The last quarter of the book is on bodyweight isometrics progressions in the Convict Conditioning model. I find the convict framing distasteful/dubious and am happy with Never Gymless for bodyweight work, so I skimmed this. It is interesting to note that the photos in this section are of people in a calisthenics gym actually doing (at least some of) the exercises; a stark contrast with the front-cover muscle-model holding the isochain handle in the right spot without exerting any force in a sterile, photoshoot environment in the earlier exercises chapter.
The editing and writing are poor, with many minor grammatical errors, run-on sentences, and poor choices of words, plus a few bigger issues like a whole paragraph being repeated twice in a row, and the same caption used on two pictures when it only applied to one. A lot of the material felt repeated. The extent of editing seems to have been spell-checking.

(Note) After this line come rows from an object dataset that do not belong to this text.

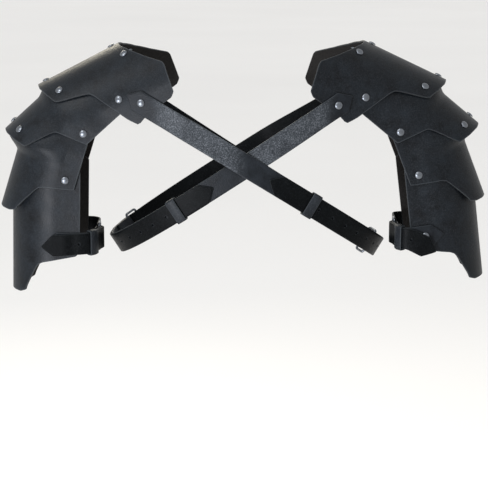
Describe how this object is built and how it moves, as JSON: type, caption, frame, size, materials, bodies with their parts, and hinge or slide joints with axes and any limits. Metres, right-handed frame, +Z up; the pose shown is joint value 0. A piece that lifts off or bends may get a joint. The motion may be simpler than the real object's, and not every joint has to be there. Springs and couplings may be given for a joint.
{
  "type": "pair of strapped leather shoulder guards",
  "caption": "Pair of segmented leather shoulder guards with riveted overlapping lames, crossed torso straps and buckled upper-arm straps, held up in worn position.",
  "frame": {"origin": "midway between the two shoulders, level with the tops of the two top lames at the neck", "axes": "+Z up, +Y the way the wearer faces, +X towards the wearer's right shoulder"},
  "size_m": [0.5746, 0.2429, 0.2918],
  "materials": {
    "plate_leather": "satin dark slate leather",
    "strap_leather": "matte grained near-black leather",
    "tongue_leather": "matte smooth near-black leather",
    "rivet_metal": "polished gunmetal"
  },
  "bodies": {
    "harness": {"left_lame_1": "plate_leather", "left_lame_2": "plate_leather", "left_lame_3": "plate_leather", "left_rivet_neck_middle": "rivet_metal", "left_rivet_neck_back": "rivet_metal", "left_rivet_neck_front": "rivet_metal", "left_rivet_outer_middle": "rivet_metal", "left_rivet_outer_back": "rivet_metal", "left_rivet_outer_front": "rivet_metal", "left_rivet_tab_back": "rivet_metal", "left_rivet_crown_middle": "rivet_metal", "left_rivet_crown_back": "rivet_metal", "left_rivet_crown_front": "rivet_metal", "left_rivet_corner_back": "rivet_metal", "left_rivet_corner_front": "rivet_metal", "left_rivet_pivot_back": "rivet_metal", "left_rivet_pivot_front": "rivet_metal", "left_rivet_strap_back": "rivet_metal", "left_rivet_strap_front": "rivet_metal", "left_torso_strap_back": "strap_leather", "left_torso_strap_front": "tongue_leather", "left_torso_buckle": "rivet_metal", "left_torso_keeper": "strap_leather", "right_lame_1": "plate_leather", "right_lame_2": "plate_leather", "right_lame_3": "plate_leather", "right_rivet_neck_middle": "rivet_metal", "right_rivet_neck_back": "rivet_metal", "right_rivet_neck_front": "rivet_metal", "right_rivet_outer_middle": "rivet_metal", "right_rivet_outer_back": "rivet_metal", "right_rivet_outer_front": "rivet_metal", "right_rivet_tab_back": "rivet_metal", "right_rivet_crown_middle": "rivet_metal", "right_rivet_crown_back": "rivet_metal", "right_rivet_crown_front": "rivet_metal", "right_rivet_corner_back": "rivet_metal", "right_rivet_corner_front": "rivet_metal", "right_rivet_pivot_back": "rivet_metal", "right_rivet_pivot_front": "rivet_metal", "right_rivet_strap_back": "rivet_metal", "right_rivet_strap_front": "rivet_metal", "right_torso_strap_back": "strap_leather", "right_torso_strap_front": "tongue_leather", "right_torso_buckle": "rivet_metal", "right_torso_keeper": "strap_leather"},
    "left_lowest_lame": {"left_lame_4": "plate_leather", "left_rivet_arm_back": "rivet_metal", "left_rivet_arm_front": "rivet_metal", "left_arm_strap_back": "strap_leather", "left_arm_strap_front": "tongue_leather", "left_arm_buckle": "rivet_metal", "left_arm_keeper": "strap_leather"},
    "right_lowest_lame": {"right_lame_4": "plate_leather", "right_rivet_arm_back": "rivet_metal", "right_rivet_arm_front": "rivet_metal", "right_arm_strap_back": "strap_leather", "right_arm_strap_front": "tongue_leather", "right_arm_buckle": "rivet_metal", "right_arm_keeper": "strap_leather"}
  },
  "joints": [
    {"name": "left_lame_swing", "type": "hinge", "parent": "harness", "child": "left_lowest_lame", "pos_m": [-0.2053, 0, -0.1507], "axis": [0, 1, 0], "range_deg": [0, 10]},
    {"name": "right_lame_swing", "type": "hinge", "parent": "harness", "child": "right_lowest_lame", "pos_m": [0.2026, 0, -0.1446], "axis": [0, -1, 0], "range_deg": [0, 4]}
  ]
}
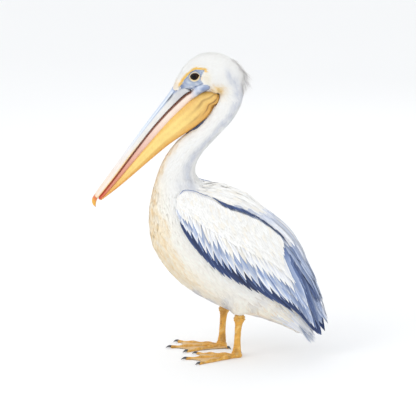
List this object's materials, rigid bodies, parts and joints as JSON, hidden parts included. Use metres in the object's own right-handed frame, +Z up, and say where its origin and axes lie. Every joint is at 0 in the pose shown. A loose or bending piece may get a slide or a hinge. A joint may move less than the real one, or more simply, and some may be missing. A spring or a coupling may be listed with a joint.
{
  "type": "great white pelican",
  "caption": "Life-size standing pelican with S-bent neck, long pouched bill resting low, folded layered wings, short tail and webbed feet.",
  "frame": {"origin": "on the floor, under the middle of the bird's bounding box", "axes": "+Z up, the bird faces -Y, its left side is +X"},
  "size_m": [0.3208, 0.6962, 0.9154],
  "materials": {
    "white_feathers": "soft matte plumage, white with a cream breast",
    "wing_coverts": "matte plumage, white to pale blue-grey",
    "flight_feathers": "matte dark slate-blue vanes",
    "tail_feathers": "matte pale blue-grey vanes",
    "bill_horn": "satin horn, blue-grey ridge and peach edges",
    "nail_horn": "satin orange horn",
    "pouch_skin": "soft yellow-orange bare skin with long folds",
    "leg_skin": "scaly ochre-orange skin",
    "claw_horn": "dark slate horn",
    "eye": "wet dark brown eye"
  },
  "bodies": {
    "root": {"bill_lower": "bill_horn", "bill_nail": "nail_horn", "bill_upper": "bill_horn", "claw_left_hind": "claw_horn", "claw_left_inner": "claw_horn", "claw_left_middle": "claw_horn", "claw_left_outer": "claw_horn", "claw_right_hind": "claw_horn", "claw_right_inner": "claw_horn", "claw_right_middle": "claw_horn", "claw_right_outer": "claw_horn", "crest": "white_feathers", "eye_left": "eye", "eye_right": "eye", "foot_left": "leg_skin", "foot_right": "leg_skin", "head": "white_feathers", "neck_lower": "white_feathers", "neck_middle": "white_feathers", "neck_upper": "white_feathers", "pouch": "pouch_skin", "rump": "white_feathers", "scapulars": "wing_coverts", "tail": "tail_feathers", "tarsus_left": "leg_skin", "tarsus_right": "leg_skin", "thigh_left": "white_feathers", "thigh_right": "white_feathers", "trunk": "white_feathers", "wing_left_coverts": "wing_coverts", "wing_left_primaries": "flight_feathers", "wing_left_secondaries": "flight_feathers", "wing_right_coverts": "wing_coverts", "wing_right_primaries": "flight_feathers", "wing_right_secondaries": "flight_feathers"}
  },
  "joints": []
}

This book is the most recent addition to my isometrics textbook! This is professionally written. It focuses on all the facts that every practitioner of isometrics has in their strength training arsenal. This is clearly composed. Although it focuses on the isobar. It also focuses on no-tech isometrics training, which benefits me most as I don't gain access to the isobar trainer at the moment. A must-read for anyone interested in isometrics!
I read the foreword by Dan John and was hooked. Bruce Lee's dynamic physique is rooted heavily in isometric training and made me a believer years ago. Mr. Wade's book is the best source on the subject I've seen.
Very comprehensive guide to isometric. Yes it does push the virtues of the Iso-chain from Dragondoor, but all of the exercises are possible with a DIY version of the iso-chain which you could construct quite easily.